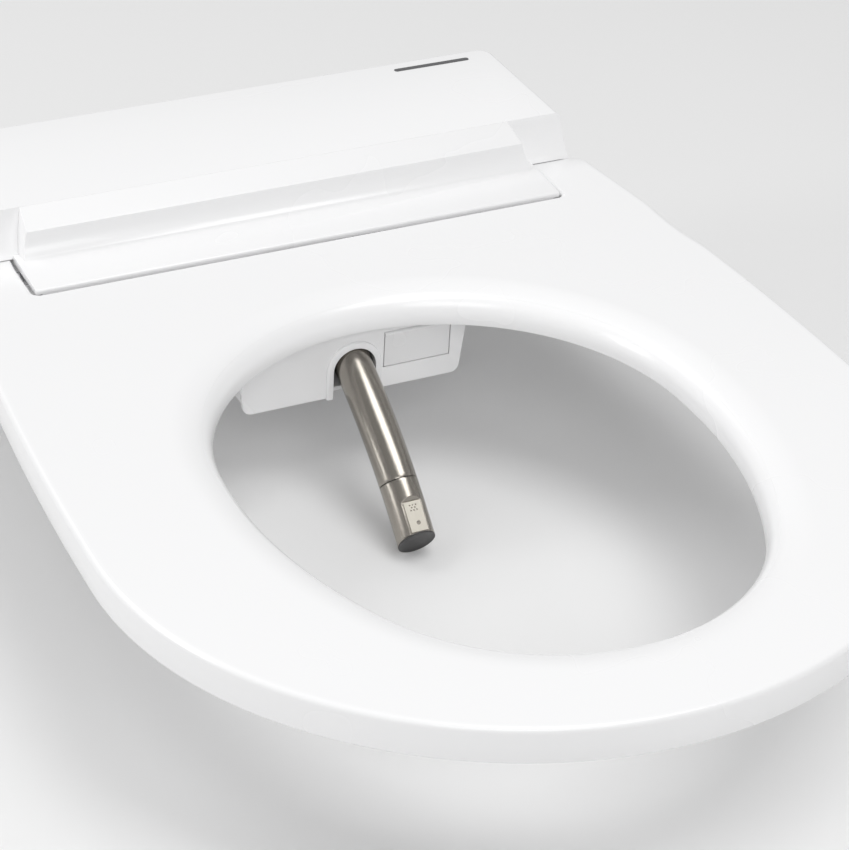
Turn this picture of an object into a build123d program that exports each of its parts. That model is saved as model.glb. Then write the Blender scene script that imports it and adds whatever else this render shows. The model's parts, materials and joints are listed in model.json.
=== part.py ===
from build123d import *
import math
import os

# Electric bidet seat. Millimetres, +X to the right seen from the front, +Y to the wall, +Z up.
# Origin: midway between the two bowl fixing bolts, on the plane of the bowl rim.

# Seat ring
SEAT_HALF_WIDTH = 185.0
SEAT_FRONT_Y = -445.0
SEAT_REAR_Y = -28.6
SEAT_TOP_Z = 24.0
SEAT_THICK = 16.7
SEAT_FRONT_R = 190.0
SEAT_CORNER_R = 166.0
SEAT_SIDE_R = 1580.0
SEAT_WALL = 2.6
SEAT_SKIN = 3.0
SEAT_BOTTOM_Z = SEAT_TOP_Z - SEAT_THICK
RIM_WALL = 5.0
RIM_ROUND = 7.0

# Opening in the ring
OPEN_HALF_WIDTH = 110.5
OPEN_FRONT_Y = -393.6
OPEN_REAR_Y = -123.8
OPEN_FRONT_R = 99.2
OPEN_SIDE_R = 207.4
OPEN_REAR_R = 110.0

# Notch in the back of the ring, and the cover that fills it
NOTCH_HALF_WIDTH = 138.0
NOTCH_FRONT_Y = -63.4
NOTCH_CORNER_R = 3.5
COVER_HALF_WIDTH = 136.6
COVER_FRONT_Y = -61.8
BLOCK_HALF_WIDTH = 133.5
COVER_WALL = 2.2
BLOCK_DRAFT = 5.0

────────

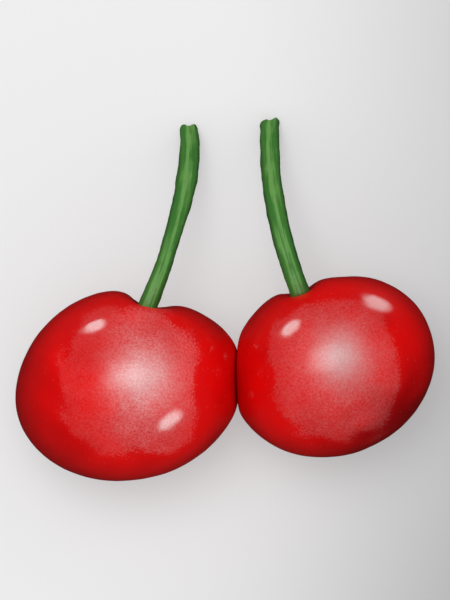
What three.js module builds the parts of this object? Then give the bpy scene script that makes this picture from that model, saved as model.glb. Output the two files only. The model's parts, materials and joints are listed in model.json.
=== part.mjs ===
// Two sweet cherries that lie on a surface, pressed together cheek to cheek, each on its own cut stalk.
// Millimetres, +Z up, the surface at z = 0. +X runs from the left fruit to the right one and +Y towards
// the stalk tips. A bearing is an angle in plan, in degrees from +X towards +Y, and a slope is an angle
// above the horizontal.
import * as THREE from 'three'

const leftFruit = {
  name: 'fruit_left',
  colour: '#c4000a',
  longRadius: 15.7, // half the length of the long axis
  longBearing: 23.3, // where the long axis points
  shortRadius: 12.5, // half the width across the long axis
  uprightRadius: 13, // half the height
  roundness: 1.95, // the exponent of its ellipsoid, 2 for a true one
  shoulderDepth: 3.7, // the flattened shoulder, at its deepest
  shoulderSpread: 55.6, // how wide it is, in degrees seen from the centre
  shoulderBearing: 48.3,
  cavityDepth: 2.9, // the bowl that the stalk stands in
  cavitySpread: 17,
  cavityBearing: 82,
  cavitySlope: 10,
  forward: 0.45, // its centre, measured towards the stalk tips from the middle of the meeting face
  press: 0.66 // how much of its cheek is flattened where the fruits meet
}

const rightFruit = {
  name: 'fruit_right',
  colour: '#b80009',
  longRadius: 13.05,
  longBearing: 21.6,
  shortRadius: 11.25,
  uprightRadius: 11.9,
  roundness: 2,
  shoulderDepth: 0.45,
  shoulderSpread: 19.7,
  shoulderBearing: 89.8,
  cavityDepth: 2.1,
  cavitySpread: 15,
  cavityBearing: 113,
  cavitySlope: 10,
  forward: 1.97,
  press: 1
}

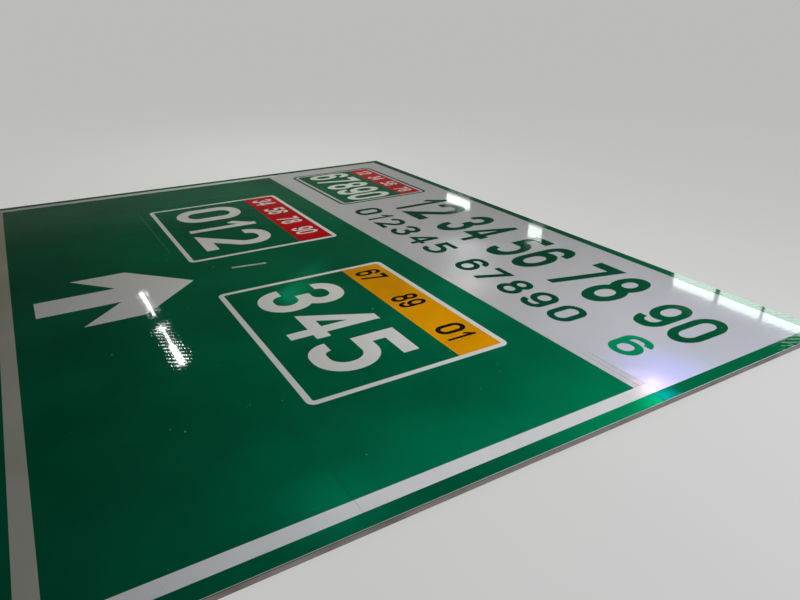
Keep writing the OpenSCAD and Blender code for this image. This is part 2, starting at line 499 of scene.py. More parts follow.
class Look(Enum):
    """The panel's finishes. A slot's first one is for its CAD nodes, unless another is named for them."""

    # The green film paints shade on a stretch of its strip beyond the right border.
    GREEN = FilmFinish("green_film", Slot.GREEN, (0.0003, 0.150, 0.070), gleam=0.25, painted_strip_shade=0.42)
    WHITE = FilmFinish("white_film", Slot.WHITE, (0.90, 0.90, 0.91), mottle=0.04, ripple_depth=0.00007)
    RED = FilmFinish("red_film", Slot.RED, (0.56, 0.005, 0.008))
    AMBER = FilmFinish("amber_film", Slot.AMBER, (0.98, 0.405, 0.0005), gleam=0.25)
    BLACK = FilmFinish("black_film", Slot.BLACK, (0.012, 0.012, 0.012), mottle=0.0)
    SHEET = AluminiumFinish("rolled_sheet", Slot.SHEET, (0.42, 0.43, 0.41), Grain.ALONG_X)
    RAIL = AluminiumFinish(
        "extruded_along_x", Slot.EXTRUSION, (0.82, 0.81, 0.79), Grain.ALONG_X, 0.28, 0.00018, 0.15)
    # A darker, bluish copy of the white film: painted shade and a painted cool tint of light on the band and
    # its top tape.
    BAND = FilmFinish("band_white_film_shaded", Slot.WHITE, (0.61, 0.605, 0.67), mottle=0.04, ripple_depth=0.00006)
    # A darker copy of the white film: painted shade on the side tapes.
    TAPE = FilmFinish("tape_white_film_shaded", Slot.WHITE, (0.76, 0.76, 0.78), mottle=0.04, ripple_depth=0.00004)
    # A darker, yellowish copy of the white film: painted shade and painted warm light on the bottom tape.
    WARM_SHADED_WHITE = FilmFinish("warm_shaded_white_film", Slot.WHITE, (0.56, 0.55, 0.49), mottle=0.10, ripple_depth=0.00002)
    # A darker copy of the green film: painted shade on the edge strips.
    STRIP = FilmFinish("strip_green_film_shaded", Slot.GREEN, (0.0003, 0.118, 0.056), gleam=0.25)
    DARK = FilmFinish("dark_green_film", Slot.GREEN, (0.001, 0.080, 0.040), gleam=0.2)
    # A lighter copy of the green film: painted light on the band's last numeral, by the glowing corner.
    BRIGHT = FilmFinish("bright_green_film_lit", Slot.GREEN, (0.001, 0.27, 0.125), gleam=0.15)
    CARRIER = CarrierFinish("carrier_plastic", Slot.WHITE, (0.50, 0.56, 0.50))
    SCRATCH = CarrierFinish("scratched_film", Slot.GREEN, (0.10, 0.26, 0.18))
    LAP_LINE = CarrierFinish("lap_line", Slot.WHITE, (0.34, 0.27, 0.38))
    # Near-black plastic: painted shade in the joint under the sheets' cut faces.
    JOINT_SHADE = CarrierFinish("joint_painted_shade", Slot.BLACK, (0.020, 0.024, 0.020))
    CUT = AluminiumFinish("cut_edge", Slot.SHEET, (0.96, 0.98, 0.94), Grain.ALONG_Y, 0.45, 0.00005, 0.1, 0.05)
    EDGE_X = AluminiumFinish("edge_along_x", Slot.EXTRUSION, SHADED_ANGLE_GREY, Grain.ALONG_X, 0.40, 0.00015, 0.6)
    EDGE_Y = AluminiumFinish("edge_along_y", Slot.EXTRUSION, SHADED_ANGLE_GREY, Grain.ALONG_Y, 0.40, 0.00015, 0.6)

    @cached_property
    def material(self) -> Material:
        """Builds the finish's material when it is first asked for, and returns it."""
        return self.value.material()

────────

## Task to complete
Reproduce the lines exactly, from the line that contains "Keep writing the" through the line that contains "panel's finishes. A", and nothing more.

## Solution to this task
Keep writing the OpenSCAD and Blender code for this image. This is part 2, starting at line 499 of scene.py. More parts follow.
class Look(Enum):
    """The panel's finishes. A slot's first one is for its CAD nodes, unless another is named for them."""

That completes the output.